We may turn to these types of communication out of habit or because we are unsure how to better respond in certain situations. But how we verbally and non-verbally communicate can make an impact and may contribute to pain for ourselves or others. As an alternative to sometimes ineffective or hurtful ways of communicating (defensiveness, avoidance, criticism, judgment), we consider steps to engaging in non-violent communication.
Non-violent communication (NVC) encourages us to communicate with compassion, clarity, and respect while aiming to meet our needs. Below you will find steps that guide a NVC process (Rosenberg, 2015).
Observe
Notice what is happening in the situation. Aim to describe the situation as it is happening in the present moment, rather than based on past experiences, beliefs, or other influences.
Feel
Express how you feel as you are observing. Aim to express your true and authentic feelings rather than assuming or predicting things about the other person. Are you sad, hurt, disappointed, angry?
Needs
Which unmet need may be below the feeling? Aim to clarify which unmet need may be contributing to your feelings about the situation.

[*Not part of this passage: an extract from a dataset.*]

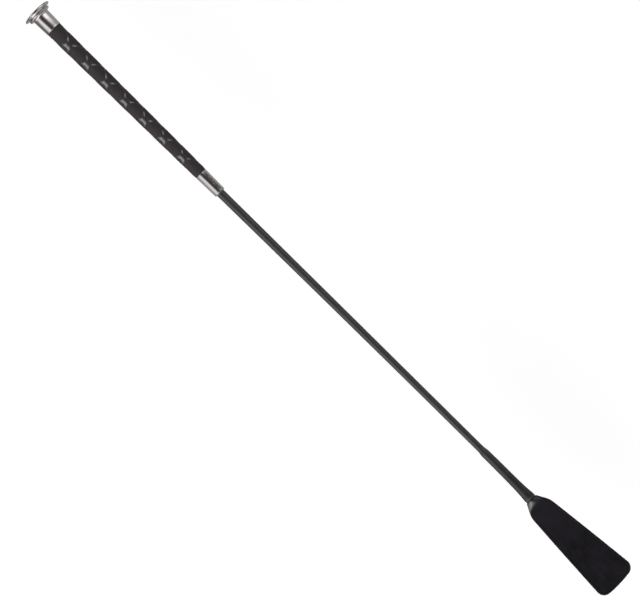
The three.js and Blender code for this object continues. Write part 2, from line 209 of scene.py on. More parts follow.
def numbered(rows, columns, first=0):
    """A table of vertex numbers, row by row."""
    return first + np.arange(rows * columns).reshape(rows, columns)


def outward(points, faces):
    """The quads of a closed surface, all turned over if they face inward."""
    a, b, c, d = (points[faces[:, k]] for k in range(4))
    volume = np.einsum("ij,ij->", a, np.cross(b, c)) + np.einsum("ij,ij->", a, np.cross(c, d))
    return faces[:, ::-1] if volume < 0 else faces


def make_piece(name, points, faces, material, sharp_angle=50):
    """A smooth-shaded mesh object from points in millimetres and the quads of a closed surface."""
    mesh = bpy.data.meshes.new(name)
    quads = [tuple(dict.fromkeys(face)) for face in outward(points, faces).tolist()]
    mesh.from_pydata((points * MM).tolist(), [], quads)
    mesh.polygons.foreach_set("use_smooth", [True] * len(mesh.polygons))
    mesh.set_sharp_from_angle(angle=math.radians(sharp_angle))
    mesh.materials.append(material)
    piece = bpy.data.objects.new(name, mesh)
    bpy.context.scene.collection.objects.link(piece)
    add_attribute(piece, "rest_place", points * MM)
    return piece


def add_attribute(piece, name, values, domain="POINT"):
    """Stores a number for each point, face or face corner, or a vector if the values have more axes."""
    kind, field = ("FLOAT_VECTOR", "vector") if values.ndim > 1 else ("FLOAT", "value")
    stored = piece.data.attributes.new(name, kind, domain)
    stored.data.foreach_set(field, values.astype(np.float32).ravel())


def curve(start, bend, end, t):
    """A curve that leaves its start towards the bend and comes to its end from there."""
    return (1 - t) ** 2 * start + 2 * t * (1 - t) * bend + t**2 * end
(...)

Do you need more autonomy, validation, or love?
Request
Consider asking for something specific so that your need has an opportunity to be met. Aim to stay focused on the present issue and use positive language.
Here is an example. An adult daughter says to her mother, “Mom, when you interrupt me and change the topic while I am sharing about my recent birthday celebration, I feel hurt and unseen. I need your attention when I share about meaningful moments in my life. Would you be willing to listen while I finish my story please?”
As we attempt to follow the steps of NVC when expressing ourselves to others, we can also aim to notice what others may be observing, feeling, or needing. This could help us give and receive with more compassion when communicating.
Learn More
When practicing these and other new skills, it can be beneficial to practice with smaller issues first. It may also be helpful to practice skills with others whom you have trusting and loving relationships.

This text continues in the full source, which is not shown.